**Records for the exercise**
┄┄┄┄┄┄

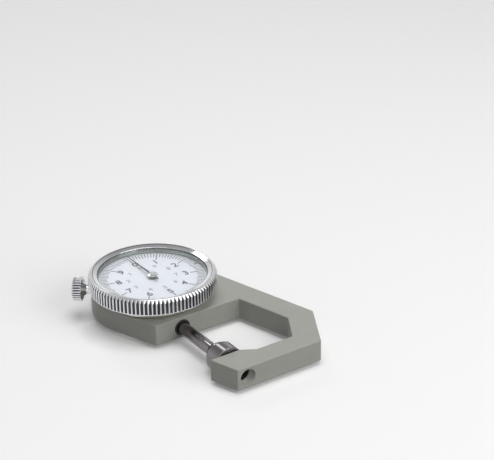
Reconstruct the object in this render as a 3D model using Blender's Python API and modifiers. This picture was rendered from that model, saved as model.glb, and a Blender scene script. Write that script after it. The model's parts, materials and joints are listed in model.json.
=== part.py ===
"""Dial thickness gauge: a C-frame with a spindle, an anvil and a dial, lying on its back.

Every size is in metres. The dial's axis is the Z axis, the spindle runs along Y with the
anvil at its lower end, and X points from the spindle into the throat. The gauge rests on
its back cover and on the anvil's rim, at Z = 0.
"""

import math

import bmesh
import bpy
from mathutils import Matrix, Vector

# Clearances
STACK_GAP = 0.0003  # between two faces that are fastened together
PRESS_GAP = 0.00005  # round a piece pressed into its hole
RUN_GAP = 0.0001  # round a shaft that turns or slides, and round a screw
CUT_OVER = 0.001  # how far a cutter runs past the face that it opens
WELD_DISTANCE = 1e-7  # points closer than this are made one
TURN_WELD_DISTANCE = 1e-6  # the same, where a turned profile closes on itself

# Travel and gearing
TRAVEL = 0.010  # the spindle's stroke
TRAVEL_PER_TURN = 0.010  # spindle travel for one turn of the pointer
PINION_TEETH = 16
GEAR_TEETH = 30
MODULE = TRAVEL_PER_TURN / (math.pi * PINION_TEETH)
TOOTH_PITCH = math.pi * MODULE
PRESSURE_ANGLE = math.radians(20)
ADDENDUM_SHARE = 0.8  # of the module
DEDENDUM_SHARE = 1.15  # of the module
TOOTH_THICKNESS_SHARE = 0.44  # of the pitch, which leaves the backlash
PINION_PITCH_RADIUS = PINION_TEETH * MODULE / 2
GEAR_PITCH_RADIUS = GEAR_TEETH * MODULE / 2

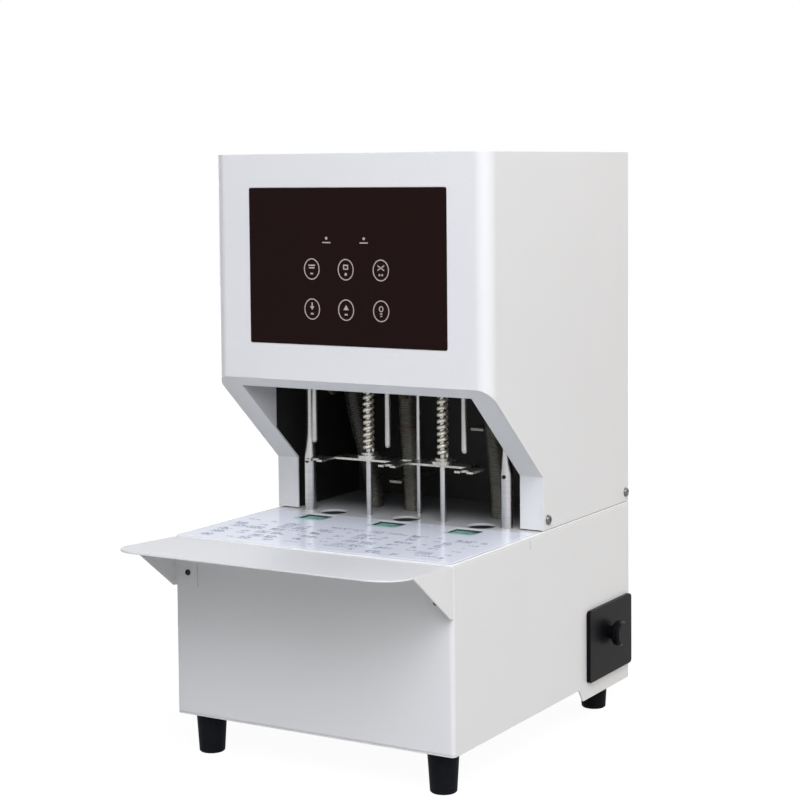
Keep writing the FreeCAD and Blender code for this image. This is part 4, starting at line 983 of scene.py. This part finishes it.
class RIVETER_OT_stage(bpy.types.Operator):
    """Floor, world light, lamps and camera"""
    bl_idname = "riveter.stage"
    bl_label = "Stage, Lamps and Camera"

    def execute(self, context):
        scene = context.scene
        # metres: half the floor's side, and where its own shade starts to fade and has gone
        floor_half, fade_starts, fade_ends = 6, 0.5, 1.6
        # share of plain white in the camera's view of the near floor, and its strength
        plain_share, white_strength = 0.85, 1.12
        # strength of the white surroundings as a light
        fill_light = 0.085
        work = bmesh.new()
        bmesh.ops.create_grid(work, x_segments=8, y_segments=8, size=floor_half)
        floor = new_object("studio_floor", work)
        material = bpy.data.materials.new("Seamless_White_Paper")
        # Paper roll: matt grey-white. The camera sees it near the machine as white with the
        # shadow left in, and as plain white farther out, so that no horizon shows.
        material.use_nodes = True
        tree = material.node_tree
        shader = tree.nodes["Principled BSDF"]
        shader.inputs["Base Color"].default_value = linear("B8B8B6")
        shader.inputs["Roughness"].default_value = 0.9
        place = add_node(material, "ShaderNodeTexCoord").outputs["Object"]
        away = add_node(material, "ShaderNodeVectorMath", {0: place}, operation="LENGTH")
        plain = remap(material, away.outputs["Value"], fade_starts, fade_ends, plain_share)
        share = calculate(material, "MULTIPLY", sees_backdrop(material), plain)
        glow = add_node(material, "ShaderNodeEmission", {
            "Color": linear("FFFFFF"), "Strength": white_strength})
        blend = add_node(material, "ShaderNodeMixShader", {
            0: share, 1: shader.outputs[0], 2: glow.outputs[0]})
        tree.links.new(blend.outputs[0], tree.nodes["Material Output"].inputs["Surface"])
        floor.data.materials.append(material)

        world = bpy.data.worlds.new("studio")
        scene.world = world
        world.use_nodes = True
        tree = world.node_tree
        power = remap(world, sees_backdrop(world), 0, 1, fill_light)
        tree.links.new(power, tree.nodes["Background"].inputs["Strength"])
        tree.nodes["Background"].inputs["Color"].default_value = linear("FFFFFF")

        # place and side in metres, power in watts; every lamp looks at the machine's middle
        centre = Vector((0, 0, 0.3))
        for name, spot, size, watts, tint in (
                ("key_softbox", (1.5, -1.95, 2.0), 2.2, 64, "F8FAFF"),
                ("high_softbox", (0.9, -1.7, 2.7), 2.2, 50, "F0F3FF"),
                ("side_softbox", (2.7, 0.5, 1.3), 1.4, 14, "FFF0D8"),
                ("rear_softbox", (0.9, 2.4, 1.9), 1.6, 24, "FFFFFF"),
                ("left_softbox", (-2.5, 1.1, 0.75), 1.4, 14, "F4F6FF")):
            lamp = bpy.data.lights.new(name, "AREA")
            lamp.shape = "SQUARE"
            lamp.size = size
            lamp.energy = watts
            lamp.color = linear(tint)[:3]
            holder = bpy.data.objects.new(name, lamp)
            holder.location = spot
            holder.rotation_euler = (centre - Vector(spot)).to_track_quat("-Z", "Y").to_euler()
            scene.collection.objects.link(holder)

        lens = bpy.data.cameras.new("product_camera")
        lens.lens = 87.16
        lens.sensor_width = 36
        lens.shift_y = -0.125
        lens.clip_end = 50
        # place in metres, then the turn round the upright, the tilt and the roll in degrees
        camera = bpy.data.objects.new("product_camera", lens)
        camera.matrix_world = (
            Matrix.Translation((0.95848, -1.62802, 0.54960))
            @ Matrix.Rotation(math.radians(30.764), 4, "Z")
            @ Matrix.Rotation(math.radians(86.174), 4, "X")
            @ Matrix.Rotation(math.radians(-0.53), 4, "Z"))
        scene.collection.objects.link(camera)
        scene.camera = camera
        scene.view_settings.view_transform = "Standard"
        return {"FINISHED"}


class RIVETER_PT_machine(bpy.types.Panel):
    """Lists the pieces and their settings"""
    bl_idname = "RIVETER_PT_machine"
    bl_label = "Riveting Machine"
    bl_space_type = "VIEW_3D"
    bl_region_type = "UI"
    bl_category = "Riveting Machine"

    def draw(self, context):
        for piece in PIECES:
            self.layout.operator(piece.bl_idname)
        for group in (settings().colours, settings().sizes):
            column = self.layout.column(align=True)
            for name in group.__annotations__:
                column.prop(group, name)


PIECES = (RIVETER_OT_stage, RIVETER_OT_covers, RIVETER_OT_frame, RIVETER_OT_drilling_gear,
          RIVETER_OT_table, RIVETER_OT_touch_panel, RIVETER_OT_chip_hoses,
          RIVETER_OT_press_springs, RIVETER_OT_screws, RIVETER_OT_drawer_and_feet)
CLASSES = (RiveterColours, RiveterSizes, RiveterSettings, *PIECES, RIVETER_PT_machine)


def register():
    for item in CLASSES:
        bpy.utils.register_class(item)
    bpy.types.Scene.riveting_machine = bpy.props.PointerProperty(type=RiveterSettings)


def unregister():
    del bpy.types.Scene.riveting_machine
    for item in reversed(CLASSES):
        bpy.utils.unregister_class(item)


def main():
    """Makes every piece."""
    register()
    for piece in PIECES:
        group, name = piece.bl_idname.split(".")
        getattr(getattr(bpy.ops, group), name)()


if __name__ == "__main__":
    main()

┄┄┄┄┄┄

**Exercise goal**
Give the material above again, word for word.

**Complete response**
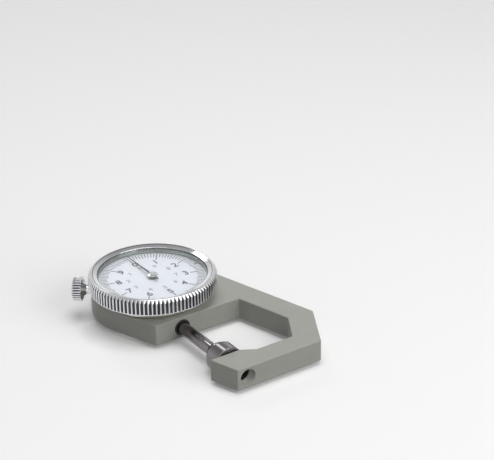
Reconstruct the object in this render as a 3D model using Blender's Python API and modifiers. This picture was rendered from that model, saved as model.glb, and a Blender scene script. Write that script after it. The model's parts, materials and joints are listed in model.json.
=== part.py ===
"""Dial thickness gauge: a C-frame with a spindle, an anvil and a dial, lying on its back.

Every size is in metres. The dial's axis is the Z axis, the spindle runs along Y with the
anvil at its lower end, and X points from the spindle into the throat. The gauge rests on
its back cover and on the anvil's rim, at Z = 0.
"""

import math

import bmesh
import bpy
from mathutils import Matrix, Vector

# Clearances
STACK_GAP = 0.0003  # between two faces that are fastened together
PRESS_GAP = 0.00005  # round a piece pressed into its hole
RUN_GAP = 0.0001  # round a shaft that turns or slides, and round a screw
CUT_OVER = 0.001  # how far a cutter runs past the face that it opens
WELD_DISTANCE = 1e-7  # points closer than this are made one
TURN_WELD_DISTANCE = 1e-6  # the same, where a turned profile closes on itself

# Travel and gearing
TRAVEL = 0.010  # the spindle's stroke
TRAVEL_PER_TURN = 0.010  # spindle travel for one turn of the pointer
PINION_TEETH = 16
GEAR_TEETH = 30
MODULE = TRAVEL_PER_TURN / (math.pi * PINION_TEETH)
TOOTH_PITCH = math.pi * MODULE
PRESSURE_ANGLE = math.radians(20)
ADDENDUM_SHARE = 0.8  # of the module
DEDENDUM_SHARE = 1.15  # of the module
TOOTH_THICKNESS_SHARE = 0.44  # of the pitch, which leaves the backlash
PINION_PITCH_RADIUS = PINION_TEETH * MODULE / 2
GEAR_PITCH_RADIUS = GEAR_TEETH * MODULE / 2

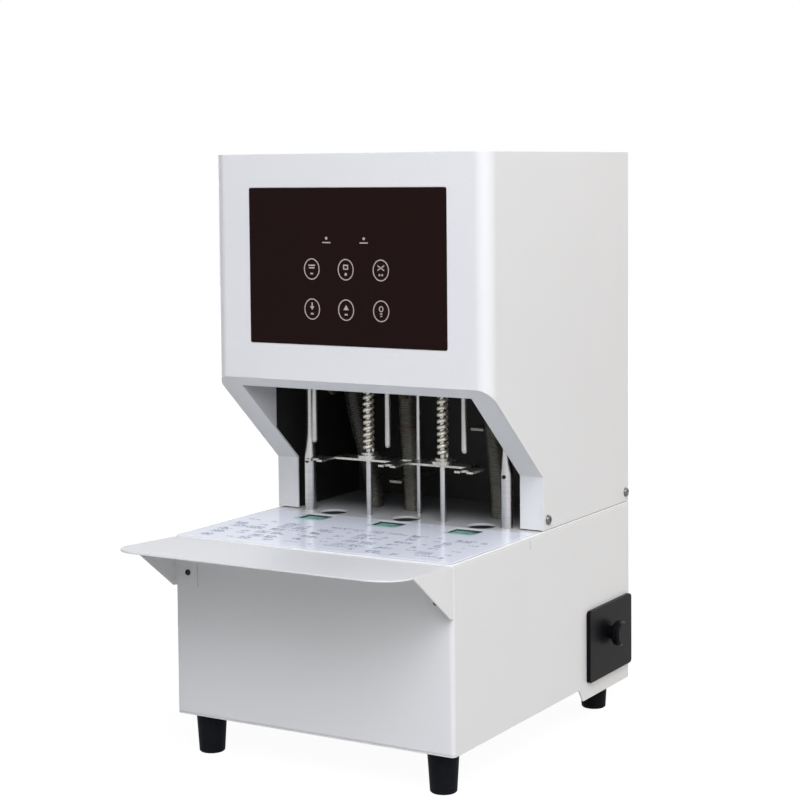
Keep writing the FreeCAD and Blender code for this image. This is part 4, starting at line 983 of scene.py. This part finishes it.
class RIVETER_OT_stage(bpy.types.Operator):
    """Floor, world light, lamps and camera"""
    bl_idname = "riveter.stage"
    bl_label = "Stage, Lamps and Camera"

    def execute(self, context):
        scene = context.scene
        # metres: half the floor's side, and where its own shade starts to fade and has gone
        floor_half, fade_starts, fade_ends = 6, 0.5, 1.6
        # share of plain white in the camera's view of the near floor, and its strength
        plain_share, white_strength = 0.85, 1.12
        # strength of the white surroundings as a light
        fill_light = 0.085
        work = bmesh.new()
        bmesh.ops.create_grid(work, x_segments=8, y_segments=8, size=floor_half)
        floor = new_object("studio_floor", work)
        material = bpy.data.materials.new("Seamless_White_Paper")
        # Paper roll: matt grey-white. The camera sees it near the machine as white with the
        # shadow left in, and as plain white farther out, so that no horizon shows.
        material.use_nodes = True
        tree = material.node_tree
        shader = tree.nodes["Principled BSDF"]
        shader.inputs["Base Color"].default_value = linear("B8B8B6")
        shader.inputs["Roughness"].default_value = 0.9
        place = add_node(material, "ShaderNodeTexCoord").outputs["Object"]
        away = add_node(material, "ShaderNodeVectorMath", {0: place}, operation="LENGTH")
        plain = remap(material, away.outputs["Value"], fade_starts, fade_ends, plain_share)
        share = calculate(material, "MULTIPLY", sees_backdrop(material), plain)
        glow = add_node(material, "ShaderNodeEmission", {
            "Color": linear("FFFFFF"), "Strength": white_strength})
        blend = add_node(material, "ShaderNodeMixShader", {
            0: share, 1: shader.outputs[0], 2: glow.outputs[0]})
        tree.links.new(blend.outputs[0], tree.nodes["Material Output"].inputs["Surface"])
        floor.data.materials.append(material)

        world = bpy.data.worlds.new("studio")
        scene.world = world
        world.use_nodes = True
        tree = world.node_tree
        power = remap(world, sees_backdrop(world), 0, 1, fill_light)
        tree.links.new(power, tree.nodes["Background"].inputs["Strength"])
        tree.nodes["Background"].inputs["Color"].default_value = linear("FFFFFF")

        # place and side in metres, power in watts; every lamp looks at the machine's middle
        centre = Vector((0, 0, 0.3))
        for name, spot, size, watts, tint in (
                ("key_softbox", (1.5, -1.95, 2.0), 2.2, 64, "F8FAFF"),
                ("high_softbox", (0.9, -1.7, 2.7), 2.2, 50, "F0F3FF"),
                ("side_softbox", (2.7, 0.5, 1.3), 1.4, 14, "FFF0D8"),
                ("rear_softbox", (0.9, 2.4, 1.9), 1.6, 24, "FFFFFF"),
                ("left_softbox", (-2.5, 1.1, 0.75), 1.4, 14, "F4F6FF")):
            lamp = bpy.data.lights.new(name, "AREA")
            lamp.shape = "SQUARE"
            lamp.size = size
            lamp.energy = watts
            lamp.color = linear(tint)[:3]
            holder = bpy.data.objects.new(name, lamp)
            holder.location = spot
            holder.rotation_euler = (centre - Vector(spot)).to_track_quat("-Z", "Y").to_euler()
            scene.collection.objects.link(holder)

        lens = bpy.data.cameras.new("product_camera")
        lens.lens = 87.16
        lens.sensor_width = 36
        lens.shift_y = -0.125
        lens.clip_end = 50
        # place in metres, then the turn round the upright, the tilt and the roll in degrees
        camera = bpy.data.objects.new("product_camera", lens)
        camera.matrix_world = (
            Matrix.Translation((0.95848, -1.62802, 0.54960))
            @ Matrix.Rotation(math.radians(30.764), 4, "Z")
            @ Matrix.Rotation(math.radians(86.174), 4, "X")
            @ Matrix.Rotation(math.radians(-0.53), 4, "Z"))
        scene.collection.objects.link(camera)
        scene.camera = camera
        scene.view_settings.view_transform = "Standard"
        return {"FINISHED"}


class RIVETER_PT_machine(bpy.types.Panel):
    """Lists the pieces and their settings"""
    bl_idname = "RIVETER_PT_machine"
    bl_label = "Riveting Machine"
    bl_space_type = "VIEW_3D"
    bl_region_type = "UI"
    bl_category = "Riveting Machine"

    def draw(self, context):
        for piece in PIECES:
            self.layout.operator(piece.bl_idname)
        for group in (settings().colours, settings().sizes):
            column = self.layout.column(align=True)
            for name in group.__annotations__:
                column.prop(group, name)


PIECES = (RIVETER_OT_stage, RIVETER_OT_covers, RIVETER_OT_frame, RIVETER_OT_drilling_gear,
          RIVETER_OT_table, RIVETER_OT_touch_panel, RIVETER_OT_chip_hoses,
          RIVETER_OT_press_springs, RIVETER_OT_screws, RIVETER_OT_drawer_and_feet)
CLASSES = (RiveterColours, RiveterSizes, RiveterSettings, *PIECES, RIVETER_PT_machine)


def register():
    for item in CLASSES:
        bpy.utils.register_class(item)
    bpy.types.Scene.riveting_machine = bpy.props.PointerProperty(type=RiveterSettings)


def unregister():
    del bpy.types.Scene.riveting_machine
    for item in reversed(CLASSES):
        bpy.utils.unregister_class(item)


def main():
    """Makes every piece."""
    register()
    for piece in PIECES:
        group, name = piece.bl_idname.split(".")
        getattr(getattr(bpy.ops, group), name)()


if __name__ == "__main__":
    main()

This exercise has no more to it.